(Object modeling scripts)
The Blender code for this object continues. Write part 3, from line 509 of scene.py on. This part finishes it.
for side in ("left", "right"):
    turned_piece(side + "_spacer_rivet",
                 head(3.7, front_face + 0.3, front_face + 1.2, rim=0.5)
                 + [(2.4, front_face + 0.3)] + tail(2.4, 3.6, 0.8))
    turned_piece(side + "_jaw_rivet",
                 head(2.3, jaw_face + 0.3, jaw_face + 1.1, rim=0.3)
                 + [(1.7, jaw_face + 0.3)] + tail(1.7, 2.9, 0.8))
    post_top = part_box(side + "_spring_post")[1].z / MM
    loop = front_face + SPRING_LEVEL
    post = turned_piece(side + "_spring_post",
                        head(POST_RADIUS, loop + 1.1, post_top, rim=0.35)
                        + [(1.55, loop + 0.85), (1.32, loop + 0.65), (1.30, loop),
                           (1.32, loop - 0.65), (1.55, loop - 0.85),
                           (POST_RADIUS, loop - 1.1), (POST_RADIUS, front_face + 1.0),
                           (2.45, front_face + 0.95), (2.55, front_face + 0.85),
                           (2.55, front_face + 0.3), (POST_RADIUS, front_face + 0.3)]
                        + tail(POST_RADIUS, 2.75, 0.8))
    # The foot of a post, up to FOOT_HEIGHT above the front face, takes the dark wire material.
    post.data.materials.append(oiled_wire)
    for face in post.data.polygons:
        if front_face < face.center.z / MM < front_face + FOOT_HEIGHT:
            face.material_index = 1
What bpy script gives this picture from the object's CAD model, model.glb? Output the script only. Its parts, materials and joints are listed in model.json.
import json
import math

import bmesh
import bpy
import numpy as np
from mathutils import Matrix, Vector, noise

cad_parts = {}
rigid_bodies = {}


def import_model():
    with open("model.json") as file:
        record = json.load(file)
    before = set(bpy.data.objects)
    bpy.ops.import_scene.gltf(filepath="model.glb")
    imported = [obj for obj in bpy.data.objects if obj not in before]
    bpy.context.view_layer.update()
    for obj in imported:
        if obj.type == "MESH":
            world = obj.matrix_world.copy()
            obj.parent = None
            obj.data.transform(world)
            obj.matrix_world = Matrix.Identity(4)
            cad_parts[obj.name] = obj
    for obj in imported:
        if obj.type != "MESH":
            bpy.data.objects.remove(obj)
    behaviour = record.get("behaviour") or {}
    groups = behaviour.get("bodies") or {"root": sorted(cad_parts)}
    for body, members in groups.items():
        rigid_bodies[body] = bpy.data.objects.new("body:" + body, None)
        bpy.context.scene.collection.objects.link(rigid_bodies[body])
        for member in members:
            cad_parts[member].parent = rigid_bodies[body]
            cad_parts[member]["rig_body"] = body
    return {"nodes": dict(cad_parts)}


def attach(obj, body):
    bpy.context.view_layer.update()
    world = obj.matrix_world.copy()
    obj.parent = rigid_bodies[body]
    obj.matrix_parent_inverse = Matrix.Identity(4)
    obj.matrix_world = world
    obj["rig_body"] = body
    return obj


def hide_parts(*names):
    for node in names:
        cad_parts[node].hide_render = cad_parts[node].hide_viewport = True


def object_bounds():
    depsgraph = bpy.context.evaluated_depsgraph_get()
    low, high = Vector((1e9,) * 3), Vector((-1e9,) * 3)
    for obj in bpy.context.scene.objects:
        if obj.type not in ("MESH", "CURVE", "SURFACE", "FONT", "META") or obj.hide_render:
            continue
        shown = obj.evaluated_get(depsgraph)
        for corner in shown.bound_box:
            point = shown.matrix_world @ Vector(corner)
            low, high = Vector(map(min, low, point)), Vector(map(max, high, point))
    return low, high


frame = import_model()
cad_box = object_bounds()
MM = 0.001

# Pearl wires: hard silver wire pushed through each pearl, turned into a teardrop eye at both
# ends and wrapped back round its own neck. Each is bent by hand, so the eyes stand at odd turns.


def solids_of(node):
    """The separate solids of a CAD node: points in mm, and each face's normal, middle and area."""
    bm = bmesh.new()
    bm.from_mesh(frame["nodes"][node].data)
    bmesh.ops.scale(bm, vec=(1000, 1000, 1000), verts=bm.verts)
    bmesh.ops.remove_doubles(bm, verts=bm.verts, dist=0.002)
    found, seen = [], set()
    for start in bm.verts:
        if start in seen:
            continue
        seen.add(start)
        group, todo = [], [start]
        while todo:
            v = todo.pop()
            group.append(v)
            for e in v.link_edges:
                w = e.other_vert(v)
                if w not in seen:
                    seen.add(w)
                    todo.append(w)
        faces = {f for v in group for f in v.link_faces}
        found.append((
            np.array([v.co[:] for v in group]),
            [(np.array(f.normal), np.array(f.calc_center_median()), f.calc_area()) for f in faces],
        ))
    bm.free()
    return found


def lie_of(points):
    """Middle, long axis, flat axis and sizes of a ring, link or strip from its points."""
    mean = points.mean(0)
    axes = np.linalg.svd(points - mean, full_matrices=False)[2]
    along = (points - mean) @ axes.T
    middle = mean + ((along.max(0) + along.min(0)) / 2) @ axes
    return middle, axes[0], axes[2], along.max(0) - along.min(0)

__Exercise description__
Write down exactly the span of lines above from the one containing "cad_parts[obj.name] = obj" to the one containing "for body, members", both ends included.

__Correct response__
            cad_parts[obj.name] = obj
    for obj in imported:
        if obj.type != "MESH":
            bpy.data.objects.remove(obj)
    behaviour = record.get("behaviour") or {}
    groups = behaviour.get("bodies") or {"root": sorted(cad_parts)}
    for body, members in groups.items():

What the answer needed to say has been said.